Ik ben een optimist. Ik kan in het diepste verdriet iets moois zien. Ik kan relativeren als de beste. Ik verplaats me zelfs in mijn diepste dal in het dal van de ander (of doe in elk geval een poging tot). Ik bedenk me hoe het ook had kunnen zijn (nog erger…). Ik tel mijn zegeningen. Ik doorleef mijn emoties, maar ik ga er niet in hangen. Ik vind op mijn eigen tijd altijd een manier om door te gaan. Om weer te lachen en de pijn (soms de letterlijke pijn) naast me neer te leggen. Kortom, over het algemeen heb ik het gevoel dat ik redelijk weet te dealen met verdriet; verdriet wat onder andere de reuma met zich mee brengt. Laatst zei een vriendin dat ze me sterk vond.

Sterk. Een kort woord. Krachtig. Drukt in vorm eigenlijk al uit wat het inhoudelijk betekent.

Deze periode dwingt me nog eens te denken over wat ‘sterk zijn’ nu eigenlijk is. Ik denk het antwoord te vinden bij dierbaren om me heen. Ze maken heftige dingen mee, soms tegenslag na tegenslag, en pakken zichzelf dan toch weer bij elkaar. Ze dwingen zichzelf leuke dingen te doen. Oog te blijven houden voor de positieve kanten van het leven. En het toverwoord lijkt altijd: relativeren. Uiteindelijk is er nog genoeg wat wél goed gaat. En ook genoeg wat nóg slechter zou kunnen gaan… Ik zie het en ook ik zeg dan: die mensen zijn sterk.

Toch zit er ook een nadeel aan deze methode. Het gedrag wat je sterk zou kunnen noemen voelt vaak vooral als de enige weg die begaanbaar is; als een letterlijk overlevingsmechanisme. Niks mis mee toch, als je jezelf daarmee op de been houdt? Dat dacht ik altijd, tot het opnieuw een goede vriendin is die mij de schaduwzijde van deze  methode voorhoudt. Ze zegt me dat ik door altijd maar sterk te zijn ook mensen op afstand houd. Dat de krachtige Heleen mooi is, maar ook maakt dat zij niet écht dichtbij kan komen. Hoe kan zij voor mij zorgen als ik niet voor me láát zorgen, is de vraag die ze me voorlegt.
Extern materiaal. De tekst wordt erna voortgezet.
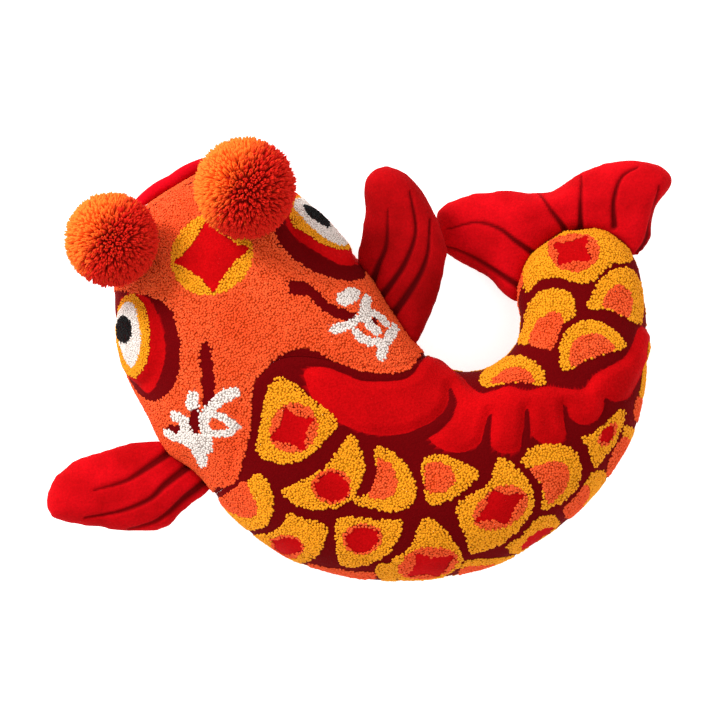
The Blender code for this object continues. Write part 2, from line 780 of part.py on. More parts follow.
def build():
    clear_scene()
    orange = material("orange_loop_pile", (0.88, 0.12, 0.025))
    maroon = material("maroon_cut_pile", (0.14, 0.0, 0.002))
    red = material("red_velvet", (0.73, 0.0, 0.005))
    wool = material("polyester_fibre", (0.85, 0.85, 0.82))
    yarn = material("orange_acrylic_yarn", (1.0, 0.18, 0.01))
    thread = material("polyester_thread", (0.5, 0.05, 0.02))
    white = material("white_loop_pile", (0.78, 0.76, 0.74))
    nylon = material("maroon_nylon", (0.12, 0.0, 0.002), roughness=0.6)
    metal = material("painted_zinc", (0.18, 0.01, 0.01), roughness=0.35, metallic=1.0)
    cover = head_cover(orange)
    body_cover(maroon)
    panels = belly_panels(maroon)
    zip_slot(panels[0], maroon)
    fillings(wool)
    mouth_panel(orange)
    upper_lip(red)
    eye_pad("left_eye_pad", LEFT_EYE, white)
    eye_pad("right_eye_pad", RIGHT_EYE, white)
    left_fin(red, wool)
    right_fin(red, wool)
    tail_fin(red, wool)
    pompom("left", LEFT_POMPOM, LEFT_POMPOM_SEAT, cover, yarn, thread)
    pompom("right", RIGHT_POMPOM, RIGHT_POMPOM_SEAT, cover, yarn, thread)
    zip_tapes(nylon)
    zip_coil(nylon)
    zip_stops(metal)
    zip_works(metal)


build()
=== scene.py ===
"""Carp cushion: tufted covers, sewn fins, yarn pom-poms and a zip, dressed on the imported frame.

Plan outlines are in millimetres, +X right and +Y up, on the cushion seen from above.
"""

import math

import bmesh
import bpy
import numpy as np
from mathutils import Matrix, Vector, kdtree, noise


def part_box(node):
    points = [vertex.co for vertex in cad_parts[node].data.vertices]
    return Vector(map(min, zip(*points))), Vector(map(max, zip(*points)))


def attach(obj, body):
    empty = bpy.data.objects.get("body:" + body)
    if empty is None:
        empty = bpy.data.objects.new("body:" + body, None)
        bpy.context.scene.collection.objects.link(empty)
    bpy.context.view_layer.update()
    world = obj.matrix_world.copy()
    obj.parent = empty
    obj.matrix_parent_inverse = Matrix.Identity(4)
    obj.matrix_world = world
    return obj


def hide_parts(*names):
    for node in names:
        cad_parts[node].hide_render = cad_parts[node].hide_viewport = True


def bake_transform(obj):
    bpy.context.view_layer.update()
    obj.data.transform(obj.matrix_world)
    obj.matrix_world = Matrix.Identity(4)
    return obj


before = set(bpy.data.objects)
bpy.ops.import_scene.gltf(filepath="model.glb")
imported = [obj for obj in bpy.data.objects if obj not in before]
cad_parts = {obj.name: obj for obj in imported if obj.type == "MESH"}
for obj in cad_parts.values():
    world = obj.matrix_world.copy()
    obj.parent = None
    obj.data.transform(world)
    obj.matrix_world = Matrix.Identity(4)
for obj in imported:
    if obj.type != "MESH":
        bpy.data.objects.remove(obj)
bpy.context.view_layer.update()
MM = 0.001

# ------------------------------------------------------------------ shape of the stuffed body

HEIGHT = 134.0  # thickest rib
WIDEST_SHARE, CROWN_POWER, CORNER_SHARE, CORNER_ROUND = 0.40, 2.3, 0.26, 7.0
SEAM_ANGLE = 50.0  # degrees below the widest line, where the belly cloth is sewn on
GILL_START, GILL_TONGUE = 6.5, 2.0
FOLD = 25.0  # degrees: below this, a pattern runs down the side instead of seen from above
RIM = 6.0  # degrees: a shape that ends this near the widest line gets a rounded end below it

# ribs from mouth to tail root: outer edge, inner edge, share of HEIGHT
RIBS = (
    ((-204, 129), (-126, 176), 0.46), ((-218, 96), (-95, 170), 0.64), ((-222, 46), (-54, 147), 0.85),
    ((-214, -6), (-19, 110), 0.95), ((-194, -47), (10, 75), 0.99), ((-175, -82), (32, 41), 1.00),
    ((-147, -104), (51, 13), 0.99), ((-116, -142), (66, 2), 0.98), ((-68, -177), (77, -5), 0.97),
    ((-10, -195), (89, -9), 0.97), ((53, -198), (101, -9), 0.97), ((116, -186), (112, -7), 0.95),
    ((175, -154), (124, -1), 0.90), ((218, -113), (135, 8), 0.83), ((246, -66), (142, 22), 0.76),
    ((257, -16), (144, 38), 0.68), ((258, 31), (142, 53), 0.61), ((254, 72), (143, 71), 0.54),
    ((244, 100), (152, 93), 0.48), ((227, 114), (169, 108), 0.42), ((213, 119), (182, 117), 0.35),
)
LAST_RIB = len(RIBS) - 1.0
OUTER = np.array([rib[0] for rib in RIBS], float)
INNER = np.array([rib[1] for rib in RIBS], float)
TALL = np.array([[rib[2] * HEIGHT] for rib in RIBS])
EYES = ((2.75, 30.0, 0.72, 22.0), (2.85, 156.0, 0.72, 22.0))  # rib, angle and reach of each raised eye
EYE_RISE = 4.5


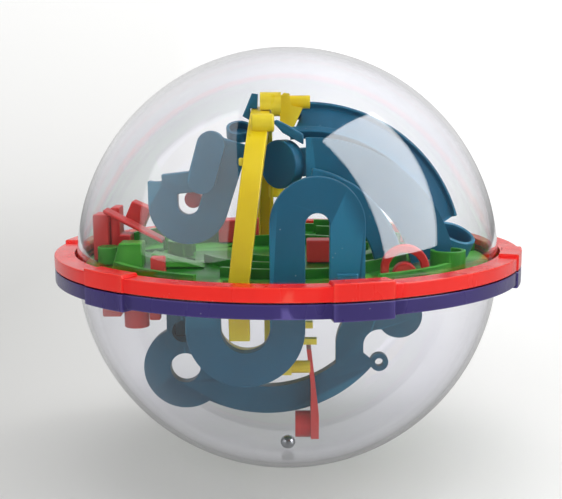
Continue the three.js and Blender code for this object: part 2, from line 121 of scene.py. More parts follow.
def boolean(base, tools, operation):
    """Join tools to base, or cut them from it; the tools are used up."""
    for tool in tools:
        step = base.modifiers.new(operation.lower(), "BOOLEAN")
        step.object = tool
        step.operation = operation
        step.solver = "EXACT"
    bake(base)
    for tool in tools:
        bpy.data.objects.remove(tool)
    return base


def join(first, *others):
    """One solid from several."""
    return boolean(first, others, "UNION")


def cut(base, *tools):
    """The base without the tools."""
    return boolean(base, tools, "DIFFERENCE")


def clean(obj):
    """Weld close points and dissolve the edges that lie inside a flat face."""
    bm = bmesh.new()
    bm.from_mesh(obj.data)
    bmesh.ops.remove_doubles(bm, verts=bm.verts, dist=MERGE * MM)
    bmesh.ops.dissolve_limit(bm, angle_limit=math.radians(FLAT_ANGLE), verts=bm.verts, edges=bm.edges)
    bmesh.ops.recalc_face_normals(bm, faces=bm.faces)
    bm.to_mesh(obj.data)
    bm.free()
    return obj


def shade(obj, sharp=48):
    """Smooth shading that keeps sharp edges sharp and flat faces flat."""
    obj.data.polygons.foreach_set("use_smooth", [True] * len(obj.data.polygons))
    obj.data.set_sharp_from_angle(angle=math.radians(sharp))
    weighted = obj.modifiers.new("weighted_normals", "WEIGHTED_NORMAL")
    weighted.keep_sharp = True
    return obj


def soften(obj, width=SOFT_EDGE):
    """Round the edges as a mould does."""
    clean(obj)
    bevel = obj.modifiers.new("bevel", "BEVEL")
    bevel.width = width * MM
    bevel.segments = SOFT_STEPS
    bevel.limit_method = "ANGLE"
    bevel.angle_limit = math.radians(SOFT_ANGLE)
    bake(obj)
    return shade(obj)


# ------------------------------------------------------------------ shape helpers
def arc(cx, cz, r, start, end, step=FINE):
    """Points on an arc, with angles in degrees."""
    count = max(2, math.ceil(abs(end - start) / step))
    angles = [math.radians(start + (end - start) * i / count) for i in range(count + 1)]
    return [(cx + r * math.cos(a), cz + r * math.sin(a)) for a in angles]


def circle(cx, cz, r, step=6):
    """A closed round outline."""
    return arc(cx, cz, r, 0, 360 - step, step)


def rounded(points, radius):
    """A closed outline with its corners rounded; a corner keeps clear of its neighbours."""
    out = []
    for i, point in enumerate(points):
        here = Vector(point)
        back = Vector(points[i - 1]) - here
        ahead = Vector(points[(i + 1) % len(points)]) - here
        reach = min(radius, CORNER_SHARE * back.length, CORNER_SHARE * ahead.length)
        start = here + back.normalized() * reach
        end = here + ahead.normalized() * reach
        for k in range(CORNER_STEPS + 1):
            t = k / CORNER_STEPS
            out.append(tuple(start * (1 - t) ** 2 + here * 2 * t * (1 - t) + end * t ** 2))
    return out


def ribbon(line, half, lengthen=0):
    """Outline of a band around a centre line; both ends can be lengthened."""
    left, right = [], []
    last = len(line) - 1
    for i, (x, z) in enumerate(line):
        (ax, az), (bx, bz) = line[max(i - 1, 0)], line[min(i + 1, last)]
        span = math.hypot(bx - ax, bz - az)
        ux, uz = (bx - ax) / span, (bz - az) / span
        slide = {0: -lengthen, last: lengthen}.get(i, 0)
        left.append((x - uz * half + ux * slide, z + ux * half + uz * slide))
        right.append((x + uz * half + ux * slide, z - ux * half + uz * slide))
    return left + right[::-1]


def plate(name, outline, front, thickness):
    """A flat plate parallel to XZ, with its front face at y = front."""
    count = len(outline)
    verts = [(x, front, z) for x, z in outline] + [(x, front + thickness, z) for x, z in outline]
    sides = [(i, (i + 1) % count, (i + 1) % count + count, i + count) for i in range(count)]
    front_face = tuple(range(count))
    back_face = tuple(range(2 * count - 1, count - 1, -1))
    return make_object(name, verts, [front_face, back_face, *sides])


def block(name, low, high):
    """A plain box, to be joined, cut or softened."""
    (x0, y0, z0), (x1, y1, z1) = low, high
    return plate(name, [(x0, z0), (x1, z0), (x1, z1), (x0, z1)], y0, y1 - y0)


def lathe(name, profile, steps=LATHE_STEPS):
    """A solid of revolution about Z; the profile is a closed outline of (radius, height)."""
    verts, rings = [], []
    for r, z in profile:
        if r < 1e-6:
            rings.append([len(verts)])
            verts.append((0, 0, z))
            continue
        rings.append(list(range(len(verts), len(verts) + steps)))
        angles = [math.tau * i / steps for i in range(steps)]
        verts += [(r * math.cos(a), r * math.sin(a), z) for a in angles]
    faces = []
    for ring, following in zip(rings, rings[1:] + rings[:1]):
        for i in range(steps):
            j = (i + 1) % steps
            corners = [ring[i % len(ring)], ring[j % len(ring)]]
            corners += [following[j % len(following)], following[i % len(following)]]
            corners = list(dict.fromkeys(corners))
            if len(corners) > 2:
                faces.append(corners)
    return make_object(name, verts, faces)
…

Hoe kan ze weten dat de pijn in m’n voeten me de hele dag achtervolgd als ik blijf volhouden dat het echt al wel eens erger is geweest en ik dus prima het stuk naar het station kan lopen? Hoe kan zij aanbieden om boodschappen voor me mee te nemen als ik niet aangeef dat de tassen in mijn vingers branden? Hoe zou zij op de hoogte moeten zijn van hoe ongelofelijk moe ik ben als ik nooit laat zien hoe ik er ’s avonds bij hang?
Hoe kan ze weten hoe groot de pijn in mijn hart is als ik de tranen nooit in haar bijzijn laat stromen?

Wat is sterk zijn? Is dat doorgaan, relativeren en blijven lachen? Dat is wat in eerste instantie het meeste respect afdwingt… Of heeft mijn vriendin gelijk en is sterk zijn ook het tonen van je kwetsbaarheid?

Uiteindelijk gaat het waarschijnlijk, zoals met bijna alles in het leven het geval lijkt te zijn, vooral om het vinden van de balans. Toch denk ik dat mijn vriendin een overstijgend antwoord zou durven geven op bovenstaande vraag. Sterk zijn is het nemen van je verantwoordelijkheden. En de allerbelangrijkste van die verantwoordelijkheden is de verantwoordelijkheid voor je eigen welzijn. En dat houdt in dat je om hulp vraagt als je niet meer kunt. Als het sterk zijn is veranderd in sterk doen zonder je sterk te voelen. Als je op die momenten durft aan te geven dat je het even niet meer weet, dan ben je waarschijnlijk pas echt sterk. Ik ga het eens uitproberen.